The permanent exhibit is the Karkomi Holocaust Exhibition, a journey that takes us through the years before, during, and after the Nazi regime in Germany and occupied Europe. I was lucky enough to be guided through this exhibition by Candy, a top-notch docent. The displays are designed to be self-guided, but having a docent tour is a wonderful way to make the experience more personal and detailed. Candy wants each person who visits to have an emotional attachment to this piece of history.
A recurring focus of the museum is on the individuals behind the staggering statistics often associated with the Holocaust. Photos of families, children, and personal artifacts line the walls at every turn, reminding visitors of a simple fact, which Candy so eloquently conveys: "How do you get to six million? One plus one plus one plus one..."
One of the survivors is Cipora Fuchs (Katz), whose picture and childhood blanket complement the story of how she eluded the Nazis by hiding in a potato cellar for two years. Another family, the Starkofps, are featured throughout the exhibition—first in a wedding photo before Hitler’s rise to power, then in stories and visual aids of the ghetto in which they were held, and finally in a photo of them getting their citizenship in the US after the war. This is the human connection to the history within these walls. Each piece of clothing, every passport, all the photos are humming with personal memories of someone who might live just down the street. As our guide states, “Survivors feel like this is their second home.” And at certain moments, I actually felt I could have been in my great-grandmother’s living room, looking through old family photos.

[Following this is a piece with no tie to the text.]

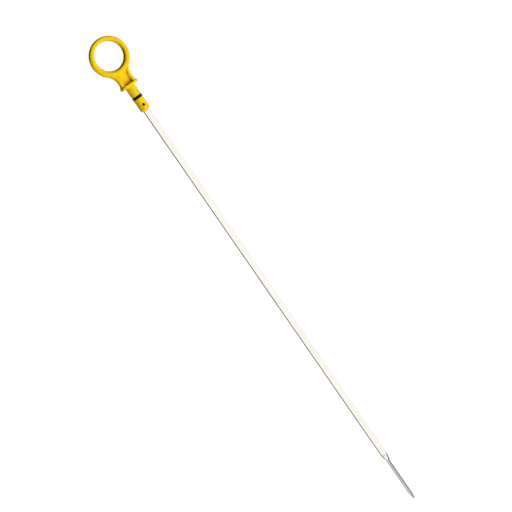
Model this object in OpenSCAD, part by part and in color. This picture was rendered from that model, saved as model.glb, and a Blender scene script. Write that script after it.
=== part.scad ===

This is heavy subject matter, and there are a few areas with disturbing images of violence and death in the Karkomi exhibition, although probably not as many as you would expect. Candy recommends the permanent exhibition for children 12 and up, but there is plenty to see and experience for younger kids at the museum as well.
Over 60,000 children come through the museum a year. Geared towards children 8–12 years old, the Make a Difference! center is a fantastic way to open young eyes. The hands-on activities, games, and technology give kids the tools to recognize injustice and build the courage to find their own voices. I found myself lingering at a row of lockers, each of which housed a different hero who stood up for human rights. This center has a short video featuring interviews with survivors, who relate the larger issues of global prejudice to topics such as bullying. It’s a beautiful tie-in to the daily work required to stand up for what you believe is right.
The museum hosts a number of phenomenal rotating special exhibitions, as well as events such as speakers, films, and discussions, so it’s worth seeing what’s coming through during the time of your visit. Many of the exhibitions deal with justice work on a global scale, revealing how the mechanisms of oppression work across history and geography. When I visited, a photography exhibition highlighting Muslim Albanians who rescued Jews during the Holocaust was finishing up, though an exhibit on Syrian refugees was soon to follow. These expositions continue to draw the bridge between local and global, challenging us to consider any “far-off injustice” as rather close to home.
The Take a Stand Center, located on the lower level of the museum, is absolutely not to be missed. It includes three pieces, helpfully arranged for you to move through at your own pace. And you may want to take your time. The first gallery is a small, intimate space in which an interactive 3D hologram of a Holocaust survivor tells his or her story, then miraculously answers live questions from audience members.
The speaker on the day I attended was Fritzie Fritzshall, a survivor of Auschwitz and the current president of the museum. As you can imagine, Fritzshall’s account of her experience during the war was unbelievably powerful, but watching her (as a hologram) navigate and answer question after question from other museumgoers was unlike anything I’ve ever witnessed. The specificity of questions she was able to address using interactive technology (moderated by a docent) made the session feel so intimate, so personal, so undeniable. It is hard to compare this kind of experience to the staid museum visits of my youth. The technology itself is a wonder to behold, but at a time when so many survivor voices are being lost, it seems critical that scientists have found a way to retain the visual experience of interacting directly with them. Every few weeks, the recorded speaker is swapped out for another of the 13 survivors currently in the hologram database (seven from Chicago and its suburbs).
After exiting the Holographic Theater, you enter the Upstander Gallery, where you are greeted with the Universal Declaration of Human Rights and biographies of “upstanders” who champion these rights on stages big and small. By using the touchscreens, you can find local and global workers who are dedicated to positive change and learn about the specific work they are doing. Based on your specific interest (e.g., economic opportunity or education) you can learn about specific upstanders who champion those causes. For instance, in my session, George Clooney stood next to native Chicagoan Henry Cervantes, who works promoting nonviolence in local communities, and Wangari Maathi, the first African woman winner of a Nobel Peace Prize.
In this exciting space, the last of the three exhibits, visitors can turn their education into action by learning what kind of activism could be a good fit for their lives. There are so many things to do in this small space, and every detail is geared toward helping you take tangible action with the lessons you’ve learned. Based on my own personality and preferences, I’m apparently well suited to spread awareness, which feels rather fitting. I was offered a number of options for how best to execute this task, including templates for writing letters and tips for making protest signs. Research tells us that writing down a goal makes the author more likely to follow through, so visitors are encouraged to write the ways they intend to continue their activism post-visit on cards that are hung for display. This exhibit is using the most advanced current technology to not only bring history alive, but also remind us of the work that still needs to be done today.
As I left the building—whose sloping floors and plays on light and darkness only add to the symbolism of its exhibits—I couldn’t help but reflect on the treasure this place holds in the community. There is still plenty knowledge to gain about World War II and the Holocaust, so as to prevent anything so horrible from ever happening again, and this learning can (and should) be taking place all over the world. But to have such an informative, unique opportunity right here in Skokie? This space is a wonder: a history class come alive with its lessons propelling us bravely into the future.